I am thrilled that Dunham has a voice so early in her career. When I was 25, nobody in the industry was even listening for a voice like mine or my friendship circle. It is a mark of progress in the industry when a filmmaker like Judd Apatow, who has built a career largely on male coming-of-age movies, sees the potential in storytelling from a young woman’s perspective and then champions it at HBO.
“I think that I may be the voice of my generation—or, at least, a voice of a generation,” announces Hannah, the aspiring writer protagonist played by Dunham herself, in my favorite line of the series.

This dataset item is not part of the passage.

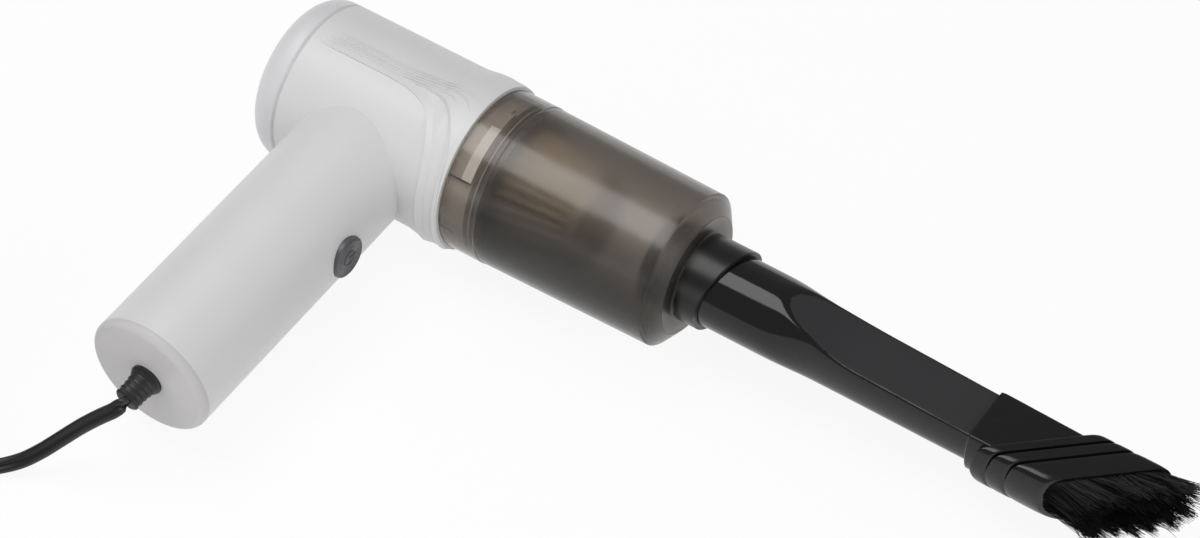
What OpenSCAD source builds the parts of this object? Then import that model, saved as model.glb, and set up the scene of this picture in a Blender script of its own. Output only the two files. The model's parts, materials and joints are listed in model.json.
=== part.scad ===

Nobody tells you how difficult the 20s are going to be: the pressure of having to do something great and meaningful; to find a partner and play house with him; and to have an awesome career that will afford you a BIG LIFE. These were the challenges that I faced at 25 having just hit the restart button on my life and moved to Williamsburg, Brooklyn (where much of the series is filmed). At a time when I thought I was supposed to have all the answers, I never felt more adrift. Dunham’s series explores all of these trappings and angst as well as the audacity of youth in a way that has had a surprisingly profound effect on me.
So maybe it’s that intimacy of shared experience that makes this more than just a show I like to watch. When I heard last year that Girls was picked up for a second season, the news made me…proud.